[Data records]
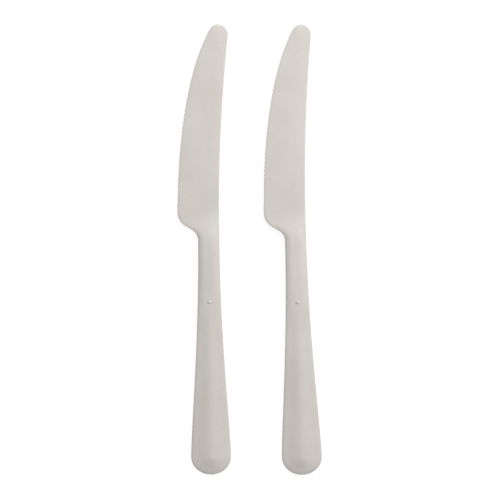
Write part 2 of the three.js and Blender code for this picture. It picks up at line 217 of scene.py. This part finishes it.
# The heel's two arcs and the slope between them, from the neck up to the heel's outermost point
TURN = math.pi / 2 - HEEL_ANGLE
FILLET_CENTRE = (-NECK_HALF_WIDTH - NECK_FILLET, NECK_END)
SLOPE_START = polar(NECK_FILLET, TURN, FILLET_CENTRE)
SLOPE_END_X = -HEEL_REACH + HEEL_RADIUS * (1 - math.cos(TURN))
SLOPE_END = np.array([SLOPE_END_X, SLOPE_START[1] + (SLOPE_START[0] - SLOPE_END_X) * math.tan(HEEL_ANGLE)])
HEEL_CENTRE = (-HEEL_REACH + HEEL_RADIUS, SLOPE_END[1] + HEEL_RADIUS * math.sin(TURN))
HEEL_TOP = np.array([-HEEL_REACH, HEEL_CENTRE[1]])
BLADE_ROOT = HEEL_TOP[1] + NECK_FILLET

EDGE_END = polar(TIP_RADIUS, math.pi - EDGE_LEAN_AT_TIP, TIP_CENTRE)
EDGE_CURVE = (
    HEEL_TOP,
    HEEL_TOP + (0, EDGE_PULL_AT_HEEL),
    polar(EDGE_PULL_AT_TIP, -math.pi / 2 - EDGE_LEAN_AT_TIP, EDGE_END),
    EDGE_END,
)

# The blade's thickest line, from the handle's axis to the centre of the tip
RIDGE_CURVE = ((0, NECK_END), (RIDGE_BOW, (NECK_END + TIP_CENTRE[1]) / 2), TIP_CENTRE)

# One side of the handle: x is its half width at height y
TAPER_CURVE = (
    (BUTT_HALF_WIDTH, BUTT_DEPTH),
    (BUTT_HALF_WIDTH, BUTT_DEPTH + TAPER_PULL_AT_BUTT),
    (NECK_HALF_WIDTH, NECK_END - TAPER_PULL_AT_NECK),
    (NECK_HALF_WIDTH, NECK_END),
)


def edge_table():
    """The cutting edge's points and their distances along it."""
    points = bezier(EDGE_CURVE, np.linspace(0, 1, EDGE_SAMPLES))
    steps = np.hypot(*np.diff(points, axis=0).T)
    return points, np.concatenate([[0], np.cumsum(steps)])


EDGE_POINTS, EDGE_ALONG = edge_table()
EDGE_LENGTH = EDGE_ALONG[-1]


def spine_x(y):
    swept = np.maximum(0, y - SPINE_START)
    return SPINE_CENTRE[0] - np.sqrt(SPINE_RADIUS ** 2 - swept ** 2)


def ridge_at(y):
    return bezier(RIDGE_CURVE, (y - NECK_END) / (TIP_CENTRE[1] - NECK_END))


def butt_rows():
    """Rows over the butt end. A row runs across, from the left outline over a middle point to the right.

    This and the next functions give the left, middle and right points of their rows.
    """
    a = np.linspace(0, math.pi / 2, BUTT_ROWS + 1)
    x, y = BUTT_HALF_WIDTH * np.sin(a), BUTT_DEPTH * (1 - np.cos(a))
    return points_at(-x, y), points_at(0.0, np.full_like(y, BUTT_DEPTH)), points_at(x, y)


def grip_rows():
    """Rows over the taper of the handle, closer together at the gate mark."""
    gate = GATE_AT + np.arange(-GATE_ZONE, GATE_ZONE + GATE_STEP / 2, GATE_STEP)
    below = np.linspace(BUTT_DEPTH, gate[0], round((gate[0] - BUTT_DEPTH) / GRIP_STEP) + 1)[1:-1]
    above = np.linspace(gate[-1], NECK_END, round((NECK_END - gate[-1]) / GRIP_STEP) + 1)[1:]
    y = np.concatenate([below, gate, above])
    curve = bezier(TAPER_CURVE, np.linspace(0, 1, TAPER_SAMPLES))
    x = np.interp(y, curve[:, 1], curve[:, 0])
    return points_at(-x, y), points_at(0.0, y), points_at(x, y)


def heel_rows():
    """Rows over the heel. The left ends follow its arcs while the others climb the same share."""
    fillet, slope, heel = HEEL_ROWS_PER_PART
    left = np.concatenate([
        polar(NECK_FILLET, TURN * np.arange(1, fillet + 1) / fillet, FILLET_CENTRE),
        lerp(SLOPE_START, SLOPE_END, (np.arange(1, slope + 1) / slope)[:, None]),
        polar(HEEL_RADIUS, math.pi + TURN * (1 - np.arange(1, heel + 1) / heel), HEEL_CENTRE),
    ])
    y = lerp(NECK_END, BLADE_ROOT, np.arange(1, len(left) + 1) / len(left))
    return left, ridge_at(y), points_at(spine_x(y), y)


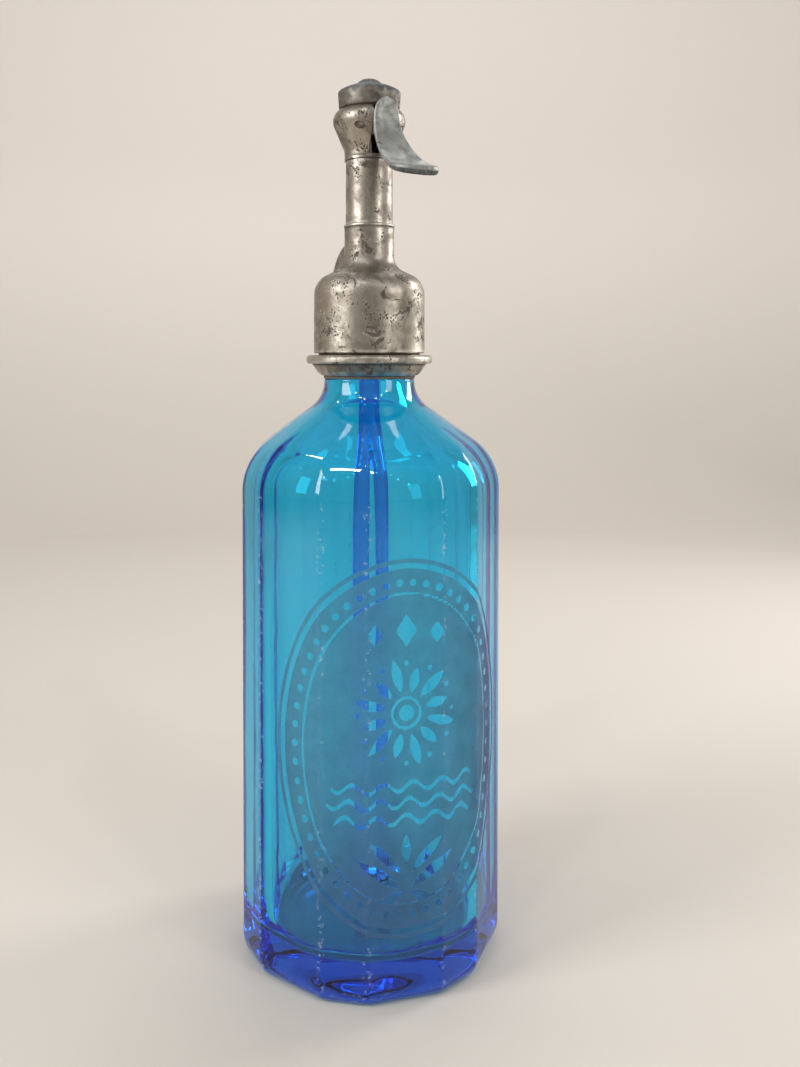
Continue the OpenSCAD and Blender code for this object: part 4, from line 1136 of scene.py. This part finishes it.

Goal –
Write out the listing's lines exactly, from its first line through the line that contains "return SPINE_CENTRE[0] - np.sqrt(SPINE_RADIUS", and stop there.

Output of the task –
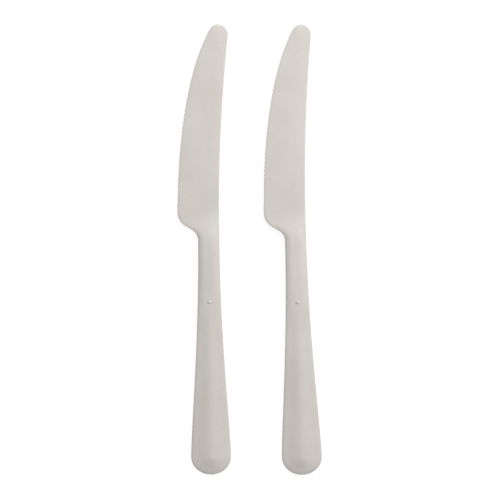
Write part 2 of the three.js and Blender code for this picture. It picks up at line 217 of scene.py. This part finishes it.
# The heel's two arcs and the slope between them, from the neck up to the heel's outermost point
TURN = math.pi / 2 - HEEL_ANGLE
FILLET_CENTRE = (-NECK_HALF_WIDTH - NECK_FILLET, NECK_END)
SLOPE_START = polar(NECK_FILLET, TURN, FILLET_CENTRE)
SLOPE_END_X = -HEEL_REACH + HEEL_RADIUS * (1 - math.cos(TURN))
SLOPE_END = np.array([SLOPE_END_X, SLOPE_START[1] + (SLOPE_START[0] - SLOPE_END_X) * math.tan(HEEL_ANGLE)])
HEEL_CENTRE = (-HEEL_REACH + HEEL_RADIUS, SLOPE_END[1] + HEEL_RADIUS * math.sin(TURN))
HEEL_TOP = np.array([-HEEL_REACH, HEEL_CENTRE[1]])
BLADE_ROOT = HEEL_TOP[1] + NECK_FILLET

EDGE_END = polar(TIP_RADIUS, math.pi - EDGE_LEAN_AT_TIP, TIP_CENTRE)
EDGE_CURVE = (
    HEEL_TOP,
    HEEL_TOP + (0, EDGE_PULL_AT_HEEL),
    polar(EDGE_PULL_AT_TIP, -math.pi / 2 - EDGE_LEAN_AT_TIP, EDGE_END),
    EDGE_END,
)

# The blade's thickest line, from the handle's axis to the centre of the tip
RIDGE_CURVE = ((0, NECK_END), (RIDGE_BOW, (NECK_END + TIP_CENTRE[1]) / 2), TIP_CENTRE)

# One side of the handle: x is its half width at height y
TAPER_CURVE = (
    (BUTT_HALF_WIDTH, BUTT_DEPTH),
    (BUTT_HALF_WIDTH, BUTT_DEPTH + TAPER_PULL_AT_BUTT),
    (NECK_HALF_WIDTH, NECK_END - TAPER_PULL_AT_NECK),
    (NECK_HALF_WIDTH, NECK_END),
)


def edge_table():
    """The cutting edge's points and their distances along it."""
    points = bezier(EDGE_CURVE, np.linspace(0, 1, EDGE_SAMPLES))
    steps = np.hypot(*np.diff(points, axis=0).T)
    return points, np.concatenate([[0], np.cumsum(steps)])


EDGE_POINTS, EDGE_ALONG = edge_table()
EDGE_LENGTH = EDGE_ALONG[-1]


def spine_x(y):
    swept = np.maximum(0, y - SPINE_START)
    return SPINE_CENTRE[0] - np.sqrt(SPINE_RADIUS ** 2 - swept ** 2)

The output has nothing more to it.